Malloy, who signed budgets with two of the state’s biggest tax increases, said as a governor he must be concerned with stability and competitiveness. A previous tax increase on upper-income earners failed to deliver projected revenues, and Connecticut’s business climate is dunned in many national rankings.
“I do have a concern as to whether the state is competitive, and we do have to measure ourselves against that,” Malloy said. “You need to grow a tax base ultimately to be successful and continue the programs you currently have and those programs you may wish to add in the future.”
Malloy said Sanders’ demand that he be removed as Platform Committee co-chair and that Barney Frank, the liberal former Massachusetts congressman, be removed as Rules Committee co-chair, had nothing to do with ideology.
‘Clearly, Barney and I were singled out because we have been advocates for the secretary, and I think in my case in particular on the gun issue, which I think has rankled the senator,” Malloy said. “Having said that, listen, he’s saying really important things, and I agree with many of them, not all of them, but many of them. They should be reflected in some way or another in the platform.”
Debbie Wasserman Schultz, the Democratic national chairwoman, made a conciliatory gesture Monday to Sanders in naming the Platform Drafting Committee, whose work will go to the separate Platform Committee co-chaired by Malloy and former Atlanta Mayor Shirley Franklin.

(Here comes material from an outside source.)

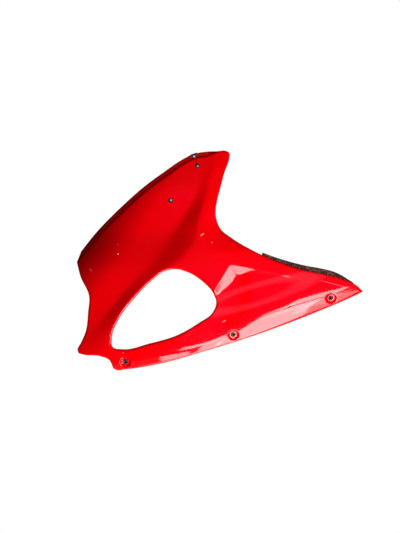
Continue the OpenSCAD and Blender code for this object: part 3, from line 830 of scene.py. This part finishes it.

Party rules gave Wasserman Schultz discretion in naming the drafting committee, but she deferred to Sanders and Clinton for 75 percent of the committee based on their current vote tally. Clinton got to choose six, Sanders five and Wasserman Schultz four.
“We believe we will have representation on the platform drafting committee to create a Democratic platform that reflects the views of millions of our supporters who want the party to address the needs of working families in this country and not just Wall Street, the drug companies, the fossil fuel industry and other powerful special interests,” Sanders said in a statement.
Sanders’ previous complaints about Malloy and Frank went unmentioned in coverage of the compromise over the drafting committee.